Colombian authorities will unearth what is said to be the largest urban mass grave in the world, as part of efforts to find the bodies of scores of people who have gone missing as a result of the country's 51-year-long conflict.
In a slum area of Colombia's second city of Medellin, a team of 30 government officials over the next five months will search for the corpses of civilians killed by all armed groups in Colombia's conflict - right-wing paramilitaries, leftist guerrillas, and state security forces.
"For the size of the area, for the number of people who could be buried in this zone, we believe that there's no other such experience in Colombia or the world, and so it has been said that this is the largest urban mass grave in the world," said Jorge Mejia, an advisor for the mayor's office in Medellin.
The eyewitness statements of several former paramilitary warlords, who demobilized and are now in prison, say that the corpses of around 300 people were dumped in a landfill in the upper reaches of a mountain slum called Comuna 13 in western Medellin from 2002 onwards.

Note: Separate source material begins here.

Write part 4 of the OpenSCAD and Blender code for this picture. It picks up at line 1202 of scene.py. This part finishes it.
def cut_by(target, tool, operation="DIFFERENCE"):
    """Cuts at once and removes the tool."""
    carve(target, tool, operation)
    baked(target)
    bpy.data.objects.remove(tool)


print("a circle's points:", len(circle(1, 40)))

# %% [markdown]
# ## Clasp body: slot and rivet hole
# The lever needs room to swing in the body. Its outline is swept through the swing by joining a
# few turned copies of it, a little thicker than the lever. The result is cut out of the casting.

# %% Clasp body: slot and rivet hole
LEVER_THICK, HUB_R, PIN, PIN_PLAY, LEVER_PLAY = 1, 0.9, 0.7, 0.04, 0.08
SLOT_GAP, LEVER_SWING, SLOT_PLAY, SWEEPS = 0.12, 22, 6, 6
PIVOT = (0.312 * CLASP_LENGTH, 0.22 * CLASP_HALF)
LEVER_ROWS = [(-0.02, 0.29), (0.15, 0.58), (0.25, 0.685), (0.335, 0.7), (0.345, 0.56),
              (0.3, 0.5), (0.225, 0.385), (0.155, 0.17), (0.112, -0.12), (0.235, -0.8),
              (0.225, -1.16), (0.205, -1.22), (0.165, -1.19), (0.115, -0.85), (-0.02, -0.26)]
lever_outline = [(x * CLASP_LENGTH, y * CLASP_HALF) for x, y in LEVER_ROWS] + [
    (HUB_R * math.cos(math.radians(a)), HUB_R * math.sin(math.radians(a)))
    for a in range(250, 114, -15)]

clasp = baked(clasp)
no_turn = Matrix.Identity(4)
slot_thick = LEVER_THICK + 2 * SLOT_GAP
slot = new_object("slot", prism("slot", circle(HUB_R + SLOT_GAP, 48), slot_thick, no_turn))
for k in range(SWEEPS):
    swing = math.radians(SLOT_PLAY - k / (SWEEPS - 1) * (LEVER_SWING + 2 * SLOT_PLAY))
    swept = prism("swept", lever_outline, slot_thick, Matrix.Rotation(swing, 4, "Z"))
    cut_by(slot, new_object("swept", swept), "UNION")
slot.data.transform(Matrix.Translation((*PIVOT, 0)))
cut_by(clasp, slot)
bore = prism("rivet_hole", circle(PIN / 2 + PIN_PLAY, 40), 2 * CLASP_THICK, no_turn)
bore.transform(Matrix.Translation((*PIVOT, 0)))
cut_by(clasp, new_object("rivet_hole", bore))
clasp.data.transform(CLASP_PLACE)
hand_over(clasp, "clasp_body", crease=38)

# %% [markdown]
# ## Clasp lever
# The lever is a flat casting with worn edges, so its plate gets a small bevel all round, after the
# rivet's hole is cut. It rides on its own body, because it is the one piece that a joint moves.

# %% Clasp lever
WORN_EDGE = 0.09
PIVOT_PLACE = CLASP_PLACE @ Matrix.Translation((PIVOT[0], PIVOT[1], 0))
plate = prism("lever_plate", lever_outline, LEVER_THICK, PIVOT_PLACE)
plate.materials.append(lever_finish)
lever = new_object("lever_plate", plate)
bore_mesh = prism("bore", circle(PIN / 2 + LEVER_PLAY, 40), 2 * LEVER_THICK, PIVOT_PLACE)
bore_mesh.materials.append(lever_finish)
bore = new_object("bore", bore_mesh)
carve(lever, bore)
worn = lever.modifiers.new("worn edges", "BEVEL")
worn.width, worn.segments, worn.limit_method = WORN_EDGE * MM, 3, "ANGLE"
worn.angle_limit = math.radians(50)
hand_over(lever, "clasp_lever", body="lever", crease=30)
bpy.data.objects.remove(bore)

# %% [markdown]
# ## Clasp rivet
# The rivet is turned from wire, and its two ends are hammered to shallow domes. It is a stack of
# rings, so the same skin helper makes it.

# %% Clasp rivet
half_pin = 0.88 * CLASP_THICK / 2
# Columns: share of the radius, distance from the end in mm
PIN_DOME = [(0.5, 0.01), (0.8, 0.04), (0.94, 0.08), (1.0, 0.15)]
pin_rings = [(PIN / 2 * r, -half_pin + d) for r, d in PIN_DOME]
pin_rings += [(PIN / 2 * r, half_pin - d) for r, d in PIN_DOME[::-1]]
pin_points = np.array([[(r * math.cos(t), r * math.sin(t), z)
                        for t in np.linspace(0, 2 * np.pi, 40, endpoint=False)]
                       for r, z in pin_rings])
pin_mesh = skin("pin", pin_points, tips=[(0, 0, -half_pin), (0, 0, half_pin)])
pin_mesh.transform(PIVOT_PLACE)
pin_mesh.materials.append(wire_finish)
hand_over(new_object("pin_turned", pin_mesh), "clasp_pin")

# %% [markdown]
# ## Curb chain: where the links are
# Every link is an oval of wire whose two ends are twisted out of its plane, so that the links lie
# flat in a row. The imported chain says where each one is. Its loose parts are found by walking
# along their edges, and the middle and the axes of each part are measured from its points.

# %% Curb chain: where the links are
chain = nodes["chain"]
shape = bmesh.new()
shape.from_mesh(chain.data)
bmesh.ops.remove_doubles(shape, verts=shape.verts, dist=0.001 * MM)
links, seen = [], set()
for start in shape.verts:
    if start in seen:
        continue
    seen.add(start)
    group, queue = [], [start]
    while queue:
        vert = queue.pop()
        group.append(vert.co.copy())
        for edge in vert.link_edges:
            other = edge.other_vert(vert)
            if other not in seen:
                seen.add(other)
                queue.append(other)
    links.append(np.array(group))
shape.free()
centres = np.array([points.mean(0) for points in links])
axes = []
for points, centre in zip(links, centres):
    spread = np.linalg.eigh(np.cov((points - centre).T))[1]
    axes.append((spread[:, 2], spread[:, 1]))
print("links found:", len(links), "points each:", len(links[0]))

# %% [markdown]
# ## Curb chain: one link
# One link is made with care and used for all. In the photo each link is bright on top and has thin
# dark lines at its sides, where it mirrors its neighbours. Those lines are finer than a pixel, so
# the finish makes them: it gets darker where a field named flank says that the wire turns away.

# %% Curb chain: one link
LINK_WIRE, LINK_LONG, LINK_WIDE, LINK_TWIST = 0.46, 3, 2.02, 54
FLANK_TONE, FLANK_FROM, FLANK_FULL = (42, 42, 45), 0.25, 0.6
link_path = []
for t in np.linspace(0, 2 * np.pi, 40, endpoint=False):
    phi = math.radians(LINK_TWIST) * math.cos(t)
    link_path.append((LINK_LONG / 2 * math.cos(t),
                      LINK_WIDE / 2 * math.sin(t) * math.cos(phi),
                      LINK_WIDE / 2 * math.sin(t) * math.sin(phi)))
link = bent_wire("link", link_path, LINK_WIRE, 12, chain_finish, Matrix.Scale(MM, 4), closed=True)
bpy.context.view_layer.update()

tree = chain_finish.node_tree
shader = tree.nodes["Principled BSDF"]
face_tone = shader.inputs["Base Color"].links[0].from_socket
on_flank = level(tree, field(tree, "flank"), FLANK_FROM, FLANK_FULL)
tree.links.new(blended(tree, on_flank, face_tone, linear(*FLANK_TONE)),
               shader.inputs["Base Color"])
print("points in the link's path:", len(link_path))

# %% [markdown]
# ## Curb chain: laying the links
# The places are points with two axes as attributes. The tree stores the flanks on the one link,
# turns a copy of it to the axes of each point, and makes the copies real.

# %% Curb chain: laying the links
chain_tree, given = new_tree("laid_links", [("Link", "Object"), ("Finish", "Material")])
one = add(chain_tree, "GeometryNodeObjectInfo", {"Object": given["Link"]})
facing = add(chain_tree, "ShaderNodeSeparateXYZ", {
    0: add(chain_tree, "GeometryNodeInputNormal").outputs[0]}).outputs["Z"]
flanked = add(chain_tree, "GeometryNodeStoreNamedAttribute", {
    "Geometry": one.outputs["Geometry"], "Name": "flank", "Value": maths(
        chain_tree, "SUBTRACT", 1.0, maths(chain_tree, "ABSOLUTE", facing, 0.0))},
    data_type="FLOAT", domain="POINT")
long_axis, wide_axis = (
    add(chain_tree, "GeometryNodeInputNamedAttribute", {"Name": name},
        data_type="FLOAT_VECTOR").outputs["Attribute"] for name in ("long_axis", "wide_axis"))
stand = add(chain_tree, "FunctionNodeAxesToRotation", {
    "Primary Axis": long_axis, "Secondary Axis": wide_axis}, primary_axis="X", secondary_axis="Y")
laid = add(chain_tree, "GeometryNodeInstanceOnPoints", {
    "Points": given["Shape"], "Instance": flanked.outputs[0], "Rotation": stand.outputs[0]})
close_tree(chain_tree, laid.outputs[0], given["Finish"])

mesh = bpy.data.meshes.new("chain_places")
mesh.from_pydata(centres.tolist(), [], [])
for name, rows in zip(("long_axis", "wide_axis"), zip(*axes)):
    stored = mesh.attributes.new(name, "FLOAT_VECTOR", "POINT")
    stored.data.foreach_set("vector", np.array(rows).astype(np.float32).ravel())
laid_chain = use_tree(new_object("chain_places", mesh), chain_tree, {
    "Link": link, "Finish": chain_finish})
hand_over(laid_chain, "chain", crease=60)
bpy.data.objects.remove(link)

Government officials, though, estimate 90 bodies are hidden in a 24,000 meter-squared landfill, some of whom may have been victims of state security forces.
"All these actors, urban guerrillas, paramilitaries, and some sectors from government institutions, it is possible that they are responsible for what happened in Comuna 13," Mejia said.
The Colombian civil war pitted right-wing paramilitaries, leftist rebels and government troops in a three-way conflict that left hundreds of thousands dead and over a million people displaced.
The government negotiated a disarmament with the paramilitaries and is participating in peace talks in Cuba with the larger of the two leftist rebel groups, the Revolutionary Armed Forces of Colombia (Farc). It has yet to initiate peace talks with the smaller of the leftist rebel groups, the National Liberation Army (ELN).